Game theory is a way of quantifying the benefits or disadvantages of a
given behaviour. So for instance, if all the powerful males of a species
are busy displaying their colourful plumage to females, game theory might
suggest that there is an opportunity for small, plain males to sneak in and
mate with one of the female onlookers. However, game theory would also
predict that there would be an upper limit to the number of such males who
were successful.

Game theory can also be applied to the evolution of language. Why are
thousands of languages world-wide assembled from sounds and words put
together in a certain order governed by sometimes complicated rules?

Is all that complexity actually necessary? David Premack, one of the first
to attempt to teach language to a chimp, once wondered if it would have
been necessary for our ancestors to be able to say: "Beware of the short
beast whose front hoof Bob cracked, when, having forgotten his own spear
back at camp, he got in a glancing blow with the dull spear he borrowed
from Jack."

Martin Nowak and his colleagues seem to be in the process of answering
Premack's question by showing how important steps in the increasing
complexity of language would have benefited those using it.

You have to begin with the assumption that some sort of slick communication
system, like language, would be useful to social animals like humans in the
first place. That seems pretty obvious. But Nowak's group has added two
critical steps.

One is that language is like the old game of broken telephone: errors
inevitably creep in. You could create a rudimentary language with just the
sounds of vowels, but as the need to communicate more and varied
information grew, you would have to recruit new sounds. The more there
were, the more they would begin to sound like each other. However, you can
keep the number of different sounds at a manageably low number by stringing
them together to get the variety you need.
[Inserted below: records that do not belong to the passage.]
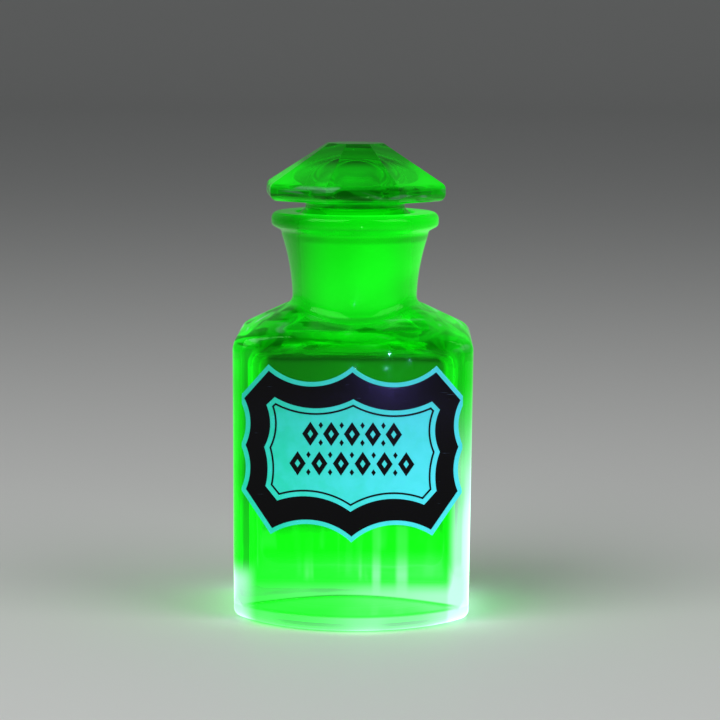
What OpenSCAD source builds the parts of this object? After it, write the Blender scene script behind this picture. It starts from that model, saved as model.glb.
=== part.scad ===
// Square-shouldered apothecary powder jar in pressed glass, with a flat label panel,
// a wide ground neck and a hollow ground stopper under an eight-sided faceted head.
// Millimetres. +Z is up, the label panel faces -Y and the jar stands on z = 0.

/* [Body] */
// Width of the jar between its side walls
body_w = 80; // [70:1:95]
// Depth of the jar between its front and back panels
body_d = 60; // [58:1:66]
// Radius of the round blank that the four flats are cut from, seen at the corners
corner_r = 47.5; // [47:0.5:50]
// How much narrower each side is at the base than at the shoulder
side_taper = 0.7; // [0:0.1:1.5]
// Thickness of the glass in the walls
wall = 5; // [3.5:0.5:6]
// Thickness of the glass in the base
floor_t = 10; // [7:0.5:13]

/* [Foot] */
// Radius of the rounding round the bottom edge
heel_r = 4.5; // [3:0.5:5]
// Height of the foot's upper surface at the middle of the front panel
foot_z = 8.8; // [7.5:0.1:9.5]
// Depth of the hollow under the base
push_up = 1.2; // [0.5:0.1:2]

/* [Shoulder] */
// Height at which the slope of the sides would meet the side walls
side_eave_z = 95; // [90:0.5:97]
// Height at which the slope of the front would meet the front panel
front_eave_z = 96.2; // [92:0.1:97]
// Rise of the shoulder for each millimetre inwards
shoulder_rise = 0.49; // [0.4:0.01:0.55]
// Radius of the rounding between walls and shoulder
shoulder_r = 3.5; // [3.5:0.5:5]

/* [Neck and lip] */
// Outer radius of the neck at its narrowest
neck_r = 21; // [20.5:0.1:22]
// Radius of the long curve that flares the neck outwards
neck_flare_r = 75; // [65:5:95]
// Outer radius of the lip
lip_r = 28.3; // [27:0.1:30]
// Height of the lip
lip_h = 6.3; // [5:0.1:7]
// Height of the top of the lip above the table
lip_top_z = 135.3; // [132:0.1:138]

/* [Stopper] */
// Radius of the ground plug where it meets the lip
plug_r = 19.6; // [19:0.1:20]
// Length of the ground plug
plug_len = 35; // [30:0.5:36]
// Narrowing of the plug's radius for each millimetre downwards
plug_taper = 0.05; // [0.03:0.005:0.06]
// Gap all round between plug and ground bore
plug_gap = 0.15; // [0.1:0.05:0.3]
// Radius of the plain shank under the head
shank_r = 16.8; // [15:0.1:18]
// Radius of the hollow inside the plug
hollow_r = 13.2; // [10:0.2:13.4]
// Distance across the flats of the head
head_w = 58.8; // [54:0.2:62]
// Height of the whole head
head_h = 19; // [17:0.5:21]
// Height of the upright band round the head
girdle_h = 5.3; // [5:0.1:7]
// Distance across the flat top of the head
table_w = 18.4; // [14:0.2:24]
// Turn of the head about its own axis
head_turn = 5.7; // [-22:0.1:22]

/* [Label] */
// Height of the middle of the label above the table
label_z = 57.2; // [52:0.1:60]
// Width of the pale margin round the dark band
margin = 1.5; // [1:0.1:2]
// Thickness of the pale ground layer
ground_t = 0.2; // [0.1:0.05:0.4]
// Thickness of the dark printed layers
print_t = 0.1; // [0.05:0.05:0.2]
// Gap between the dark band and the thin inner line
line_gap = 1.6; // [1.3:0.1:2.5]
// Thickness of the thin inner line
line_w = 0.6; // [0.3:0.05:0.8]
// Tilt of the printed window against the label's own outline
window_tilt = 1.1; // [-2:0.1:2]

/* [Hidden] */
$fn = 96;
eps = 0.01;

glass_green = [0.10, 0.88, 0.18, 0.55];
stopper_green = [0.16, 0.95, 0.25, 0.60];
enamel_pale = [0.40, 0.95, 0.88];
enamel_black = [0.03, 0.03, 0.05];

// Body
panel_y = body_d / 2;
foot_r = corner_r - 1;
corner_heel_r = 9;
blank_top_r = 4.5;
foot_edge_z = heel_r + 1;
foot_edge_r = 1.1;
foot_top_r = panel_y - 8;
foot_rise = (foot_z - foot_edge_z) / (foot_r - panel_y);
base_half_w = body_w / 2 - side_taper;
cavity_fillet = 7;
cavity_r = corner_r - wall;
cavity_taper = 1;
roof_r = 5;
roof_drop = wall;
blank_drop = 1;
block_from_z = 2;
ring_inner_r = 35;

// Neck and lip
lip_z = lip_top_z - lip_h;
neck_waist_z = 104;
neck_from_z = 97;
neck_top_r = 24.8;
mouth_chamfer = 0.8;
bore_from_z = 90;

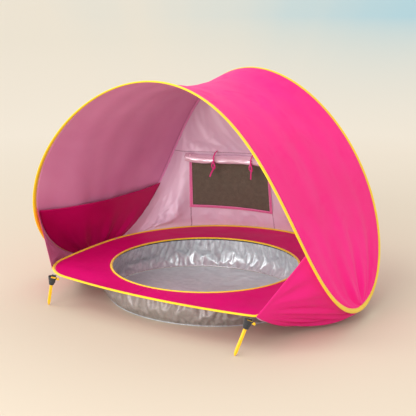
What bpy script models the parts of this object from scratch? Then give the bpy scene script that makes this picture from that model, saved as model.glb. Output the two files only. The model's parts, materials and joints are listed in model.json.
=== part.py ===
"""Pop-up baby beach tent with a paddling pool, modelled open. Metres, +Z up, mouth towards -Y.

The origin is the centre of the pool's underside, on the ground. Two spring-steel hoops hold the fabric: the
canopy hoop, a front and a rear arch that meet at two low feet, and the flat floor ring around the deck. The
front half of both hoops folds up about the fold line, which crosses the floor ring above the feet.
"""

import math

import bmesh
import bpy
from mathutils import Matrix, Vector

for leftover in list(bpy.data.objects):
    bpy.data.objects.remove(leftover)
tent = bpy.data.collections.new("pop_up_tent")
bpy.context.scene.collection.children.link(tent)

# Canopy hoop, measured to the middle of its wire.
HOOP_HALF_WIDTH = 0.552
HOOP_TOP = 0.731
FOOT_HEIGHT = 0.043
FOOT_Y = 0.063
FRONT_APEX_Y = -0.265
REAR_APEX_Y = 0.296
SHOULDER_BOW = 0.093  # how far the arches bow out at their shoulders
SHOULDER_FULLNESS = 0.06  # share of a third wave in the width, which squares the shoulders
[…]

This is just the process of putting letters together to make words. It
multiplies the possibilities: "god" and "dog" do not require different
sounds.

Game theory says that this ability would have survival value for
individuals who are sending and receiving messages all the time.

Nowak's group have now used the game theory approach to show that once
language appeared, it wouldn't be long before sentences and rules for
ordering the words in them would appear.

Adding new words for every new experience is a losing proposition: it makes
much more sense to use one word in different ways by moving it around in
the sentence: "Dog bites man" versus "man bites dog."

One big advantage of using the same word in different ways is the reduction
in the total number of words you have to remember. It also means you can
talk about new things that there are no words for.

But nothing comes without a cost. Word order gives language flexibility,
but you must pay attention to it, attention that wasn't previously
committed. But again game theory shows that paying attention is worth it
whenever life is complicated and lots of messages are being exchanged.

We have never in our long evolution been a physically impressive species,
but we have been communicative. Yes, a big brain is crucial, but it's the
language created by that brain that made us human. Literally.